** BEGIN **

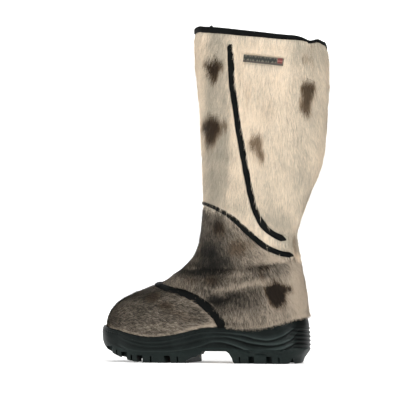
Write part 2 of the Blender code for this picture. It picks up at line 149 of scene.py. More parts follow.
# ---- leather: widths along x, or up z on the shaft ----
BINDING_HEIGHTS = ((-60, 8.6), (0, 8.4), (38, 8.3), (67, 8.1), (96, 7.3), (125, 6.9), (142, 6.2),
                   (150, 4.9), (156, 3.8), (160, 3.8), (166, 4.6), (200, 4.6))
SHAFT_SEAM_WIDTHS = ((160, 8.6), (230, 9.2), (290, 9.8), (340, 10.2), (400, 10.2), (440, 9.4))
TOE_SEAM_WIDTHS = ((-125, 9), (-40, 9.6), (0, 11), (20, 12.6), (40, 13.6))
PIPING, TOE_PIPING, BINDING = 0.0098, 0.011, 0.008   # the settings that those tables stand for, metres
PIPING_HEIGHTS = {"shaft": 2.7, "ankle": 2.9, "toe": 3.0}
STRIP_SUNK, STRIP_POINTS = 2.2, 12         # its base below the coat, and points over its round top
BINDING_WALL, BINDING_FOLD = 6.0, 3.0      # what it folds over, and its rounding
BINDING_ENDS_AT = 20                       # x of the place where its ends overlap
BINDING_OUTSIDE = ((1.02, 1.4), (1.0, 0.4), (0.93, 0), (0.75, -0.15), (0.5, -0.1))   # share down, set back
BINDING_INSIDE = ((0.5, 0.1), (0.93, 0), (1.0, 0.4), (1.02, 1.4))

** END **

* _Problem_
Copy the data above exactly. Every line must be included.

* _Expected output_
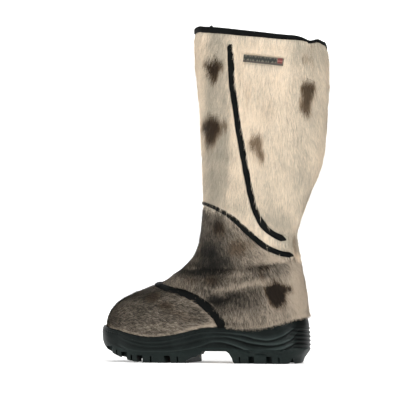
Write part 2 of the Blender code for this picture. It picks up at line 149 of scene.py. More parts follow.
# ---- leather: widths along x, or up z on the shaft ----
BINDING_HEIGHTS = ((-60, 8.6), (0, 8.4), (38, 8.3), (67, 8.1), (96, 7.3), (125, 6.9), (142, 6.2),
                   (150, 4.9), (156, 3.8), (160, 3.8), (166, 4.6), (200, 4.6))
SHAFT_SEAM_WIDTHS = ((160, 8.6), (230, 9.2), (290, 9.8), (340, 10.2), (400, 10.2), (440, 9.4))
TOE_SEAM_WIDTHS = ((-125, 9), (-40, 9.6), (0, 11), (20, 12.6), (40, 13.6))
PIPING, TOE_PIPING, BINDING = 0.0098, 0.011, 0.008   # the settings that those tables stand for, metres
PIPING_HEIGHTS = {"shaft": 2.7, "ankle": 2.9, "toe": 3.0}
STRIP_SUNK, STRIP_POINTS = 2.2, 12         # its base below the coat, and points over its round top
BINDING_WALL, BINDING_FOLD = 6.0, 3.0      # what it folds over, and its rounding
BINDING_ENDS_AT = 20                       # x of the place where its ends overlap
BINDING_OUTSIDE = ((1.02, 1.4), (1.0, 0.4), (0.93, 0), (0.75, -0.15), (0.5, -0.1))   # share down, set back
BINDING_INSIDE = ((0.5, 0.1), (0.93, 0), (1.0, 0.4), (1.02, 1.4))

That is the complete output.